Alien: Isolation is ‘The “Alien” Game We’ve Always Wanted to Play’
‘CRT, Not LCD’
The alien itself is the biggest part of what Alien: Isolation is, but in chasing an authentic Alien experience, The Creative Assembly spent a lot of time and energy focused on smaller, subtler things. The team used the original film concept art work by artist Ron Cobb as its frame of reference for visual style as it expanded those designs to Sevastopol, Lead UI Artist Jon McKellan said, and used assets like signage from the Nostromo and assets from Fox to inform design whenever possible.
In order to maintain authenticity, McKellan said the game’s artists used different areas of the Nostromo as archetypes — hospital areas on Sevastopol look like the Nostromo’s infirmary, for example; technical areas look like the Nostromo’s engineering section; and so on.
“Fox was really great, they’ve been amazing with us, and they provided us with 3 terabytes of stuff that people hadn’t seen before, that’s never been made public,” McKellan said. “…Things like blueprints of the original set of the Nostromo, so we could work out exactly what size and shape things were, cross-sections of props and chairs that told us what materials they were made out of, so we would know if they were made of plastic or polystyrene. It just gave us so much to go on.”
“We had this rule: If a prop couldn’t have been made in ’79 with the things that they had around, then we wouldn’t make it either.”
Filling a space station with the stuff that one might expect to be there meant creating new props and materials beyond what appeared in the film, though, and McKellan said the artists tried to keep as much authenticity as possible by referencing old analog devices. Those things included “old war radios and portable televisions,” he said, and as Court noted, “Everything looks like a tool.”
As Hope put it in something of a metaphor for Alien: Isolation’s take on future technology, the emphasis is on CRT — old-style cathode ray tube television technology — and not LCD, or more modern-looking screens and tech.
“We had this rule: If a prop couldn’t have been made in ’79 with the things that they had around, then we wouldn’t make it either,” McKellan said. “So we don’t reference any objects or materials that were created after the release of the film, so all of our reference material is the same as the reference material they had. We use the same inspiration, which has been great and it’s kind of pitched us in new directions.”
A similar approach was used with in-game videos and user interface, McKellan said. Things like the map UI and footage Amanda sees on Sevastopol have a VHS look to them, rather than digital, and that was an effect The Creative Assembly had to create.
“We took many different approaches to try and get there (the VHS aesthetic), and it turned out that the best way to get there was to do it for real,” McKellan said. “So we would record gameplay footage onto VHS cassettes, and then put magnets on the screen, shake the cables and jump on them.”

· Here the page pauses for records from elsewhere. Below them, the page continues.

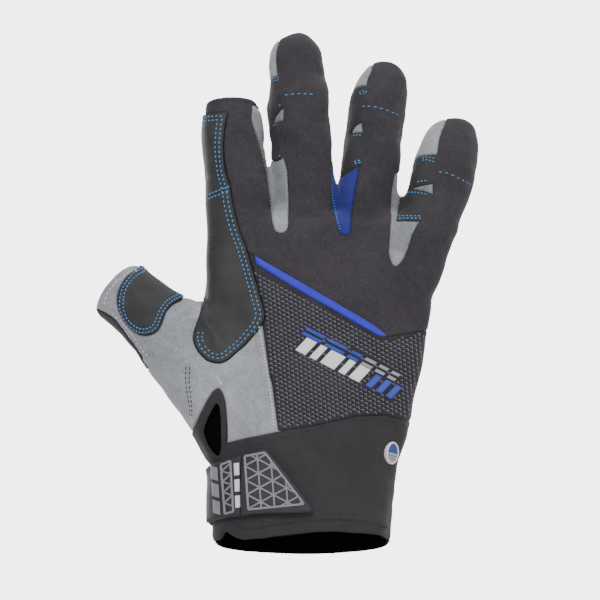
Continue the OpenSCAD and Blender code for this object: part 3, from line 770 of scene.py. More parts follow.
# ---------------------------------------------------------------- carving
def carve():
    """The glove's skin with open ends, cut into labelled panels."""
    pts, faces = base_skin()
    pts = relax(pts, faces, 8)
    # no extra fullness where two fingers nearly touch
    near = np.full(len(pts), 99.0)
    for x, z in FINGER_GAPS:
        near = np.minimum(near, np.hypot(pts[:, 0] - x, pts[:, 2] - z))
    fullness = (billow(pts, faces) * smoothstep(1, 6, near) + 0.55 * smoothstep(3, 9, near)
                - 0.35 * (1 - smoothstep(2, 6, near)))
    pts = pts + normals(pts, faces) * fullness[:, None]
    pts = sculpt(pts, faces)
    labels = np.zeros(len(faces), int)
    thumb_way = np.array([-0.73, 0.0, 0.68])
    thumb_way = thumb_way / np.linalg.norm(thumb_way)
    thumb_end = at_depth(-84.36, 115.83, 4.0)[0] - thumb_way

    def past_thumb(pts):
        deep = pts[:, 1] - thumb_end[1]
        slope = np.where(pts[:, 1] < thumb_end[1], 0.31, 0.06)
        return np.where(pts[:, 0] < -60, (pts - thumb_end) @ thumb_way + slope * deep, -5.0)

    for beyond in (lambda pts: -(pts[:, 2] - hem_line(pts)),
                   lambda pts: past_index(pts, INDEX_END_V), past_thumb):
        pts, faces, labels, gone = split(pts, faces, labels, beyond(pts))
        faces, labels = faces[~gone], labels[~gone]
    used, faces = compact(faces)
    pts = pts[used]
    for name, field, rings in FIELDS:
        for ring in rings:
            pts, faces, labels, _ = split(pts, faces, labels, field(pts, to_drawing(pts)) - ring)
        pts, faces, labels, inside = split(pts, faces, labels, field(pts, to_drawing(pts)))
        labels = np.where(inside, LABEL[name], labels)
    return pts, faces, labels


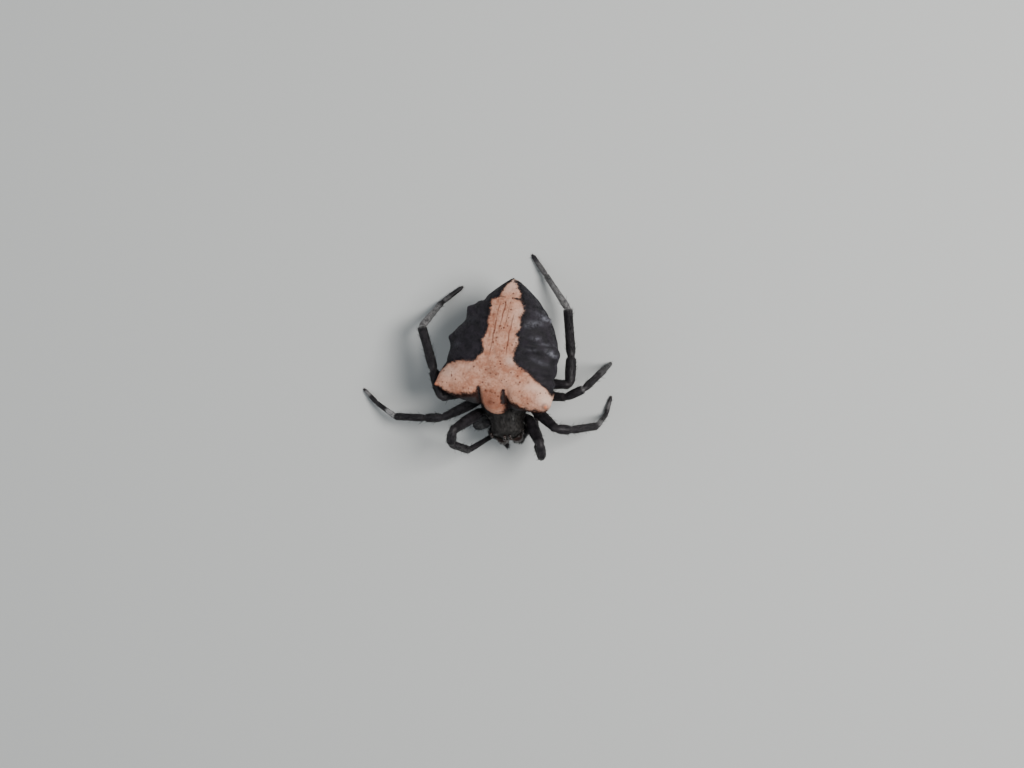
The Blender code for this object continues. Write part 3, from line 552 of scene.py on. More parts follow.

In so doing, McKellan said, he broke two televisions and a video player, but the effect was worth it. Once the Alien: Isolation footage had the right look, the team filmed it and dropped it back into the game, producing a suitably scratchy, aged result. It’s subtle, and it’s possible some players won’t even notice many of those touches as they’re checking their map or watching videos to get information — but the team believes those touches add to the overall Alien-like feel of the game.